Galp Energia SGPS SA has entered a strategic partnership with Moeve, a subsidiary of Mubadala Investment Company, to expand downstream operations across Iberia. The collaboration centers on integrated refining, logistics, and energy retail assets in Portugal and Spain.
- Galp and Moeve formed a joint venture to expand downstream operations in Portugal and Spain
- Sines refinery in Portugal has a capacity of 165,000 barrels per day
- Initial capital commitment of €380 million for the joint venture
- Target: 1.2 million customers served across Iberia by 2027
- Expected operational cost reduction of up to 18% through supply chain optimization
- Integration phase to be completed by Q3 2026
Galp Energia SGPS SA and Moeve, a wholly owned subsidiary of Abu Dhabi’s Mubadala Investment Company, have announced a joint venture to strengthen their presence in the Iberian downstream energy market. The alliance brings together Galp’s existing refining and retail infrastructure in Portugal—particularly the 165,000-barrel-per-day Sines refinery—with Moeve’s growing network of storage terminals, pipelines, and distribution assets across Iberia.

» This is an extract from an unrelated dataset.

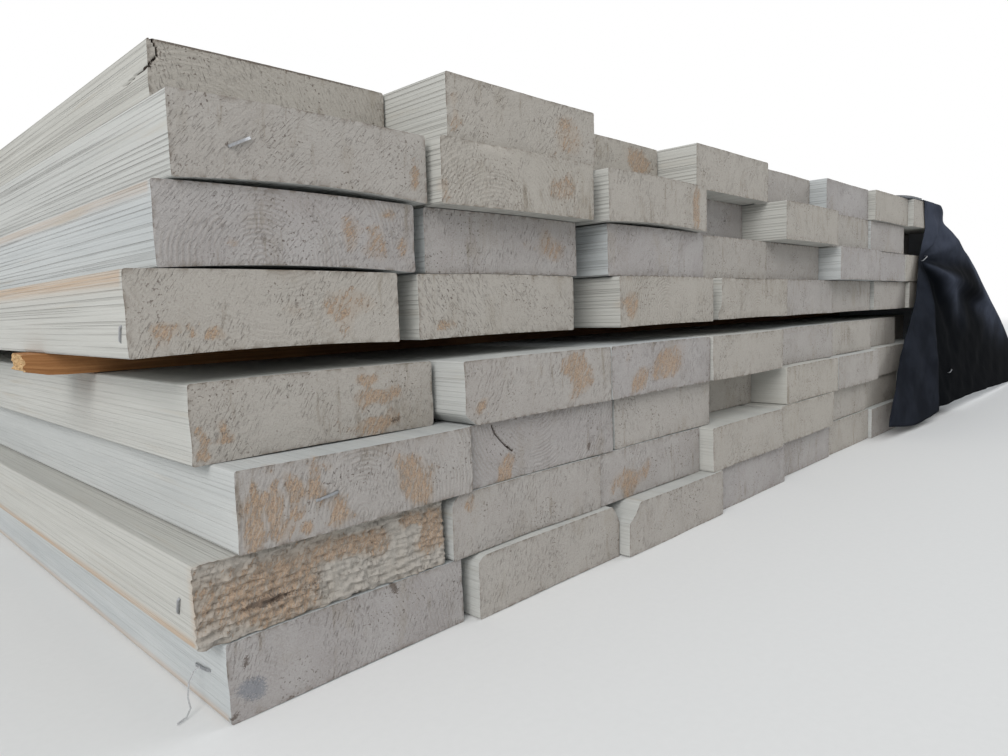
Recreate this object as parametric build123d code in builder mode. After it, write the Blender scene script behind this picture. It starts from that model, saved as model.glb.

The new entity will manage integrated operations including fuel logistics, retail fuel supply, and regional distribution, with initial capital commitments totaling €380 million. The partnership marks a significant shift in the Iberian energy landscape, positioning the joint venture as one of the largest downstream players in the region. It aims to optimize supply chains, reduce operational costs by up to 18%, and increase market share in both Portugal and Spain. The Sines refinery, which currently supplies over 40% of Portugal’s refined product demand, will serve as the central hub, with additional storage facilities in Lisbon and Seville supporting regional distribution. The venture will also deploy digital logistics platforms to enhance delivery efficiency and real-time inventory tracking. Market analysts note that the collaboration reflects growing strategic interest in integrated energy assets amid rising European energy security concerns and decarbonization pressures. The joint venture is expected to complete its first phase of integration by Q3 2026, with a target of serving over 1.2 million customers across Iberia by 2027. The move may also influence competitive dynamics, particularly with major players such as Repsol and Shell, which are reassessing their downstream footprints in response to changing regulatory and market conditions.